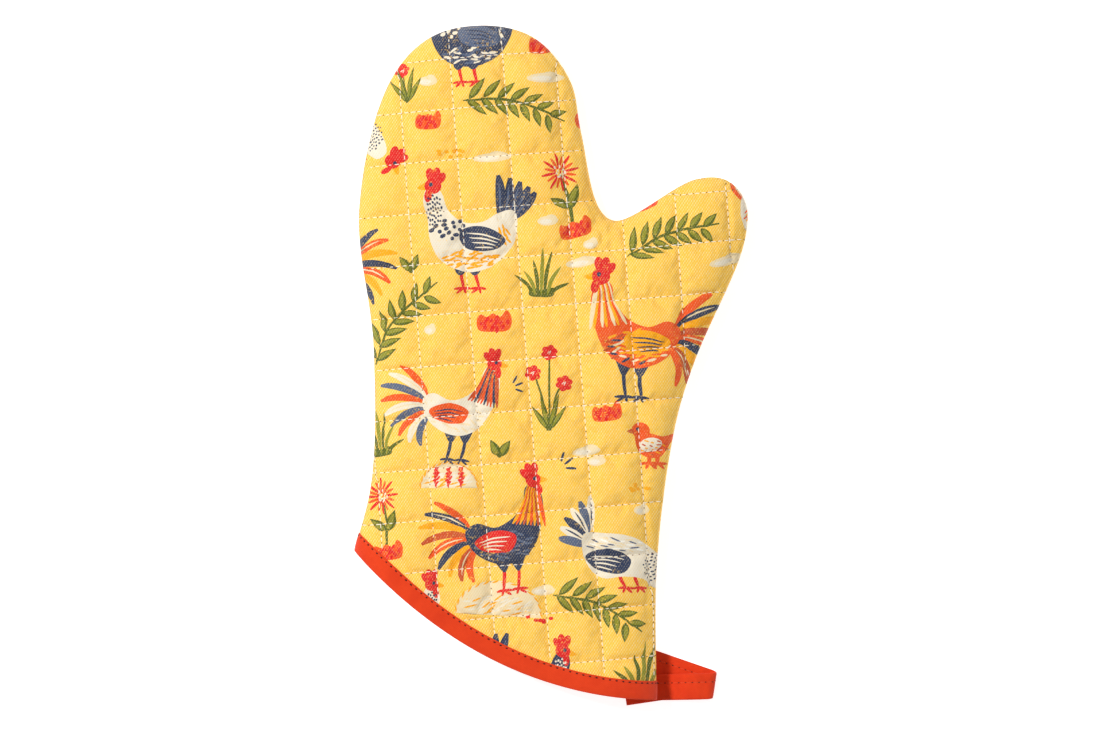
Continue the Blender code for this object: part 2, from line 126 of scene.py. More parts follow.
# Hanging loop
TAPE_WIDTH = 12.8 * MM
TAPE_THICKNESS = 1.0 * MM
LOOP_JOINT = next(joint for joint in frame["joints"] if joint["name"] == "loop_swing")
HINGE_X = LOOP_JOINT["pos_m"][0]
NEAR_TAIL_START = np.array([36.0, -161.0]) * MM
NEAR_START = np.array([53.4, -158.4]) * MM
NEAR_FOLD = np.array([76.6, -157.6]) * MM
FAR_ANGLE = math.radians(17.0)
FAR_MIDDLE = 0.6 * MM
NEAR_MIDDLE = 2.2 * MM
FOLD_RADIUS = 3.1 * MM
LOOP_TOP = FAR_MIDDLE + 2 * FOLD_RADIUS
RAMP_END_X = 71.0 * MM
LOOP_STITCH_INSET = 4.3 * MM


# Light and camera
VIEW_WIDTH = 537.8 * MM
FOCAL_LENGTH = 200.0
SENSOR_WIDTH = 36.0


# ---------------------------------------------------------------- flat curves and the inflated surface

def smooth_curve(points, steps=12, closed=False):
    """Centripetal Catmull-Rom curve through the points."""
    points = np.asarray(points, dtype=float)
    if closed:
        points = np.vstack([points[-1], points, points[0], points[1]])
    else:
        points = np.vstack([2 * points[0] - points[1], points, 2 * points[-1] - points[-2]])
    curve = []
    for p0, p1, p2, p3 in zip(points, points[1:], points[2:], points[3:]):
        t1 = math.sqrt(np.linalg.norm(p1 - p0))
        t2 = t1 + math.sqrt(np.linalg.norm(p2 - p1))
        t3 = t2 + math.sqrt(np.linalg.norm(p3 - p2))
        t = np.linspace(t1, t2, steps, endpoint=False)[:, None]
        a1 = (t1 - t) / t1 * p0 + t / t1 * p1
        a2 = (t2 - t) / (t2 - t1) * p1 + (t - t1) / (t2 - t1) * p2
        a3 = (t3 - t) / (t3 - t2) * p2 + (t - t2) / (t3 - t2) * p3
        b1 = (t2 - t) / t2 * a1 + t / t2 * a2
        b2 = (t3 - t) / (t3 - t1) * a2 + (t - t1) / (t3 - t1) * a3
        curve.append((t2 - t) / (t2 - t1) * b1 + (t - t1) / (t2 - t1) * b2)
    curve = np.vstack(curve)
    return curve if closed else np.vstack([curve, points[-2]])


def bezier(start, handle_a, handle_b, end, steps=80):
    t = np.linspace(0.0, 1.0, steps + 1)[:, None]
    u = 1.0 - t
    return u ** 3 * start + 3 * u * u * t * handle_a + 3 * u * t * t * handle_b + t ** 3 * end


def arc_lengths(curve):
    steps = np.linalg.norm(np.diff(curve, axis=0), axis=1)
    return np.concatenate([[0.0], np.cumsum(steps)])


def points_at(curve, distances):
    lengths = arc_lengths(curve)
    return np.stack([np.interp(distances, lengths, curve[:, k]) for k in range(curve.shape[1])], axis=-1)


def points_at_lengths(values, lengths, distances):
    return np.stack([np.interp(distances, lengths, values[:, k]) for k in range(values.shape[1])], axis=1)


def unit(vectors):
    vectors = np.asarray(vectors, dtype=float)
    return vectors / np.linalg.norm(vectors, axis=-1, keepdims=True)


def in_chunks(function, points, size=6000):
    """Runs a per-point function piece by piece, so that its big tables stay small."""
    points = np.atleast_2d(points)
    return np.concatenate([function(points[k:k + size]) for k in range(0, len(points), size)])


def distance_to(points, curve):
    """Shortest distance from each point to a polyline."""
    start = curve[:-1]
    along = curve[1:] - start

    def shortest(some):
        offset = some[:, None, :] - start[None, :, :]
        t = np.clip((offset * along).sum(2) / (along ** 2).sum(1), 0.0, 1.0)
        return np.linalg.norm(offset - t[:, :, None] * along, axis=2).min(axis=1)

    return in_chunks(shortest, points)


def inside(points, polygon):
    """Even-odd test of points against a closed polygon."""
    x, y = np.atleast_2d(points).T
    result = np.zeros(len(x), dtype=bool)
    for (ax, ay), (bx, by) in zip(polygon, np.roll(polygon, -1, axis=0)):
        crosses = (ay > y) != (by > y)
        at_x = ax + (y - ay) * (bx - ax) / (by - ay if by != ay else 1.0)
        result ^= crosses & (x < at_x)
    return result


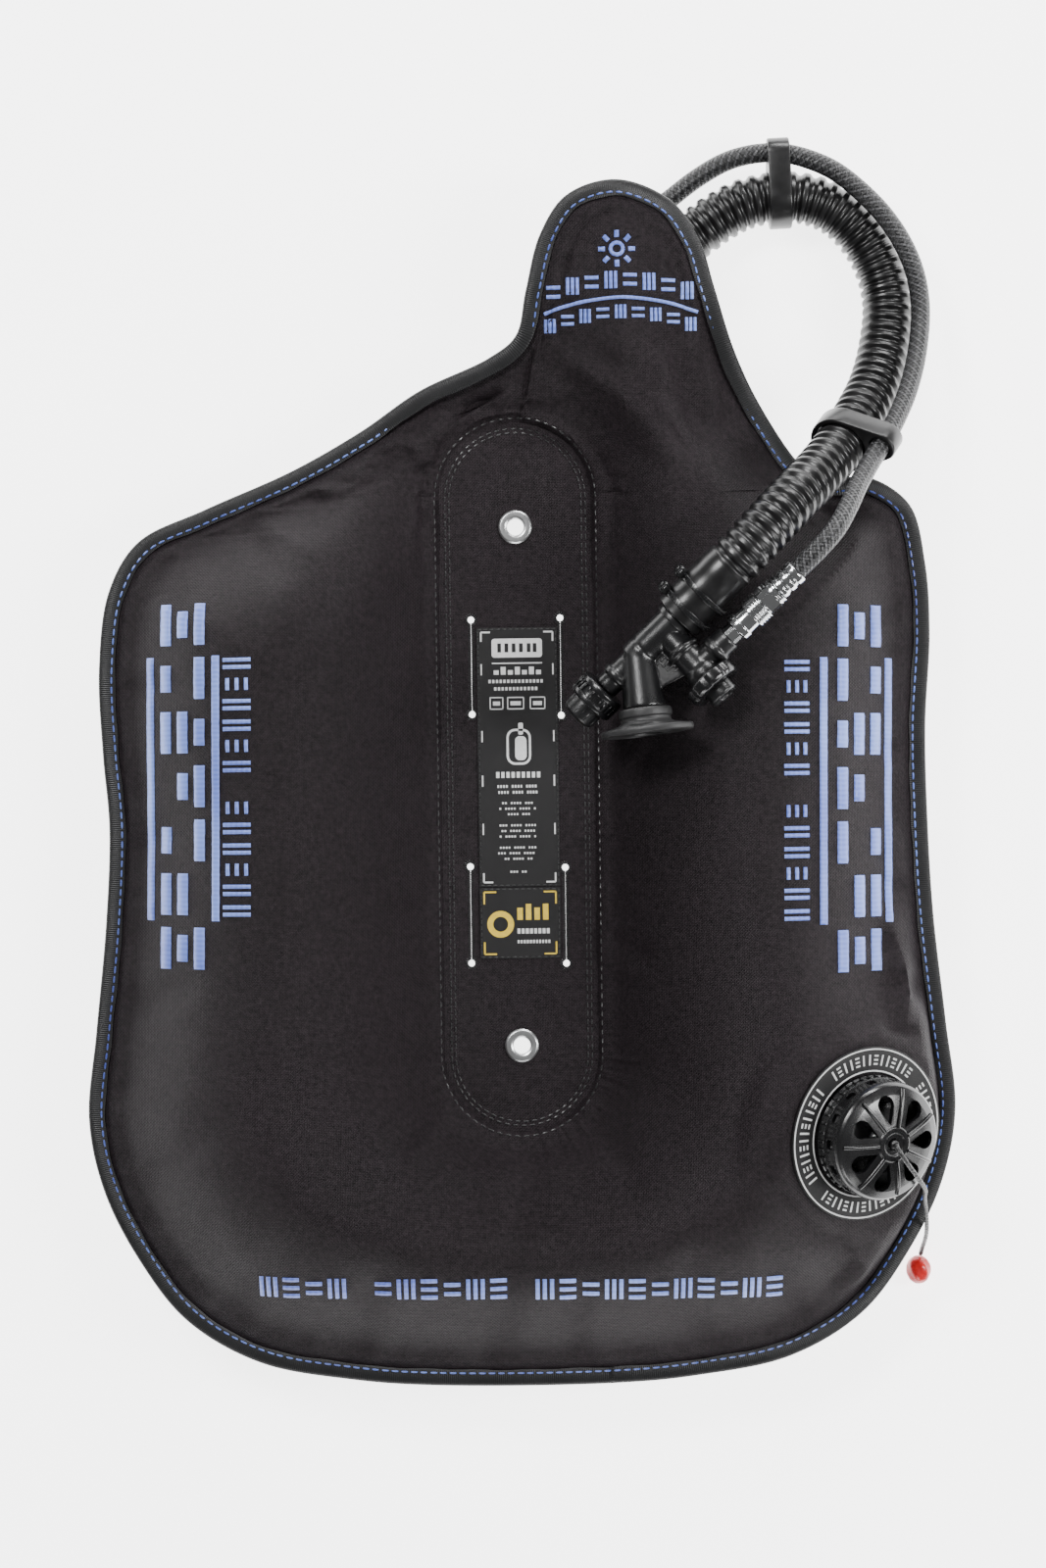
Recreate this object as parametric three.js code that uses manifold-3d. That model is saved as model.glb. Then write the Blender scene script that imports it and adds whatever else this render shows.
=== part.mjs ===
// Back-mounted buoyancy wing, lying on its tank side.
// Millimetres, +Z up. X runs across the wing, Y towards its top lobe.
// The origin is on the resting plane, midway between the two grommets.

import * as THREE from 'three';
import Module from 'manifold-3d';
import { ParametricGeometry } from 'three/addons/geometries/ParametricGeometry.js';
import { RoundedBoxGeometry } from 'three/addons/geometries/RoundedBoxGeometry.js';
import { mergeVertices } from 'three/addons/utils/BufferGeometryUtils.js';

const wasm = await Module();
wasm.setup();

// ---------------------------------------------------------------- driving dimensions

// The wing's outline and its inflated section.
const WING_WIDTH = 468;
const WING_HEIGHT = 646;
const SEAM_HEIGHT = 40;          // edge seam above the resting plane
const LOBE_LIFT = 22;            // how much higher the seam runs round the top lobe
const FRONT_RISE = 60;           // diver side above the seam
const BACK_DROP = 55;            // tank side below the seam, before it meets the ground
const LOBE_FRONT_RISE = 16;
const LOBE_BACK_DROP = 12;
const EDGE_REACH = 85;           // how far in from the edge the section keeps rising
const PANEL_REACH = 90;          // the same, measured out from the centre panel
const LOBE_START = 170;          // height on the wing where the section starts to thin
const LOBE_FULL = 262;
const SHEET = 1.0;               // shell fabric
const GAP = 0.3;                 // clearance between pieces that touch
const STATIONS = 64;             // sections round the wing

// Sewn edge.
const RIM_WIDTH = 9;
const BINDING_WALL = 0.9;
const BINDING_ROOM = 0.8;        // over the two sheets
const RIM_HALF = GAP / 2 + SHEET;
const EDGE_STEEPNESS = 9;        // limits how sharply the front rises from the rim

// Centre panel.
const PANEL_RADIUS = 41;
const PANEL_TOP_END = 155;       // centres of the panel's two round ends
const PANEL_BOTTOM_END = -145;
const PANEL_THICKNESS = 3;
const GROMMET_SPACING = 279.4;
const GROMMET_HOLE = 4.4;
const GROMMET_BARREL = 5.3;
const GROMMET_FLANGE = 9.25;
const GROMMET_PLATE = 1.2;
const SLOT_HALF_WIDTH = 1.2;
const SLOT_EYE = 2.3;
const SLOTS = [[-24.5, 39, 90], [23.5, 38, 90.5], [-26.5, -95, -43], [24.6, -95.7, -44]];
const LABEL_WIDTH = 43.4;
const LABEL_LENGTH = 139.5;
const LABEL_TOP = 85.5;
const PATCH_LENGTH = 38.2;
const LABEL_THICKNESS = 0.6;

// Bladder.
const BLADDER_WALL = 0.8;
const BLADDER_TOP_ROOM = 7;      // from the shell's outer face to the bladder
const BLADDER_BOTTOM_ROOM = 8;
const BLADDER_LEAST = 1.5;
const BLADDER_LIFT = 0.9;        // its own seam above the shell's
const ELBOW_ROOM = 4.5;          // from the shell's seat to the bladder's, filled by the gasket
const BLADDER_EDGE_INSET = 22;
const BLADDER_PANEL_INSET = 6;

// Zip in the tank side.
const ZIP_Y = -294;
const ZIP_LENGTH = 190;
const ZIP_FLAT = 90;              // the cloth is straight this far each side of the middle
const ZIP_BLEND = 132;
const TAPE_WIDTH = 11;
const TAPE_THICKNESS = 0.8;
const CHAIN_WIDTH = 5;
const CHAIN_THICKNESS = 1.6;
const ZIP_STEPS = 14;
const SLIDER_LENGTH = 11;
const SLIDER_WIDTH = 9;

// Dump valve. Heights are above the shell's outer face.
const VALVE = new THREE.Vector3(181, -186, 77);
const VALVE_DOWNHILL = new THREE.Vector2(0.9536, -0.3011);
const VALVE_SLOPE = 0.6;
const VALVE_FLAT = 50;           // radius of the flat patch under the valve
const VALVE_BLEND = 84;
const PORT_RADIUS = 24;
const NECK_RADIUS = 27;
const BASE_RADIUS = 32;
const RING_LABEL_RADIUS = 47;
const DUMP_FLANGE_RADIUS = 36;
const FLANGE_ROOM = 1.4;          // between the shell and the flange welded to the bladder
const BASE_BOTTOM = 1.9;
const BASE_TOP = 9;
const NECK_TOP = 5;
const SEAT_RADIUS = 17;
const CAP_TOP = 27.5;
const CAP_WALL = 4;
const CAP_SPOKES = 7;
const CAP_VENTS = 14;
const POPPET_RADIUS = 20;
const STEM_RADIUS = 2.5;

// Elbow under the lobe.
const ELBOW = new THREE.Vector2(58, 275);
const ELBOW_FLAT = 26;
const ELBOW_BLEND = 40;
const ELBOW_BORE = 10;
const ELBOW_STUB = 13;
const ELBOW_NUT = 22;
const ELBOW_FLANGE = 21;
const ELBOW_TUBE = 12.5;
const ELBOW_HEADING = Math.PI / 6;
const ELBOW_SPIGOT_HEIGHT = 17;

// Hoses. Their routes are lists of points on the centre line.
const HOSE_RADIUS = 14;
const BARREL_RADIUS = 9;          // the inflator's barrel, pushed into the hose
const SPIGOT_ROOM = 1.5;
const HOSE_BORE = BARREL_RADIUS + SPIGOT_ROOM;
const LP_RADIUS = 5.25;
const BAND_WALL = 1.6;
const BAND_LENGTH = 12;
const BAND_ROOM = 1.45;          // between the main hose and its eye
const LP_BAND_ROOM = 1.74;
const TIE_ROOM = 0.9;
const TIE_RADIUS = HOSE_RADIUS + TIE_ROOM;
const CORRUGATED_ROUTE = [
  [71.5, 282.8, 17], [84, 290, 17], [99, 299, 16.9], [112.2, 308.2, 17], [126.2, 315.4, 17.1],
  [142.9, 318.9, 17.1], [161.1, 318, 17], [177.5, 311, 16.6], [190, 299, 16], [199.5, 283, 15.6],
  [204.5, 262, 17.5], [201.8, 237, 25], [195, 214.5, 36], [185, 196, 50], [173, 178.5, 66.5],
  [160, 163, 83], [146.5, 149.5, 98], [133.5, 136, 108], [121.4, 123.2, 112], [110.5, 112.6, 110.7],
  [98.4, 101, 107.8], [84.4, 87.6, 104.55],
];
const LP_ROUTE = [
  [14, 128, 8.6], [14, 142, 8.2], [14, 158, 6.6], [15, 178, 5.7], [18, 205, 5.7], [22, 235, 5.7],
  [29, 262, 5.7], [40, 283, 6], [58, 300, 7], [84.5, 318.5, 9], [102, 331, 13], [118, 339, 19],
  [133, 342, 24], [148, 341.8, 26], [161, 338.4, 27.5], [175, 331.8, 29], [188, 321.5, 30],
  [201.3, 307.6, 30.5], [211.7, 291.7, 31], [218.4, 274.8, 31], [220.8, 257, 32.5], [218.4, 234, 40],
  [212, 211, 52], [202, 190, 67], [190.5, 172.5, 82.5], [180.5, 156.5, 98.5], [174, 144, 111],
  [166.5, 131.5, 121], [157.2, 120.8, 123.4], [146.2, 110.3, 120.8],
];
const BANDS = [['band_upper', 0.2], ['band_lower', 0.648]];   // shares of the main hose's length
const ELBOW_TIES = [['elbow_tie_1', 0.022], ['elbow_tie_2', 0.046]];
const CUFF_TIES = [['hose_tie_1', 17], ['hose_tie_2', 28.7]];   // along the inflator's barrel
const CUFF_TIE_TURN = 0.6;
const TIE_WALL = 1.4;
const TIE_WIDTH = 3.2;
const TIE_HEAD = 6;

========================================

● Written task
With the first line being the one containing "Recreate this object" and the last line the one containing "the two grommets.", transcribe exactly the lines above that fall in that range.

● Solution for this problem
Recreate this object as parametric three.js code that uses manifold-3d. That model is saved as model.glb. Then write the Blender scene script that imports it and adds whatever else this render shows.
=== part.mjs ===
// Back-mounted buoyancy wing, lying on its tank side.
// Millimetres, +Z up. X runs across the wing, Y towards its top lobe.
// The origin is on the resting plane, midway between the two grommets.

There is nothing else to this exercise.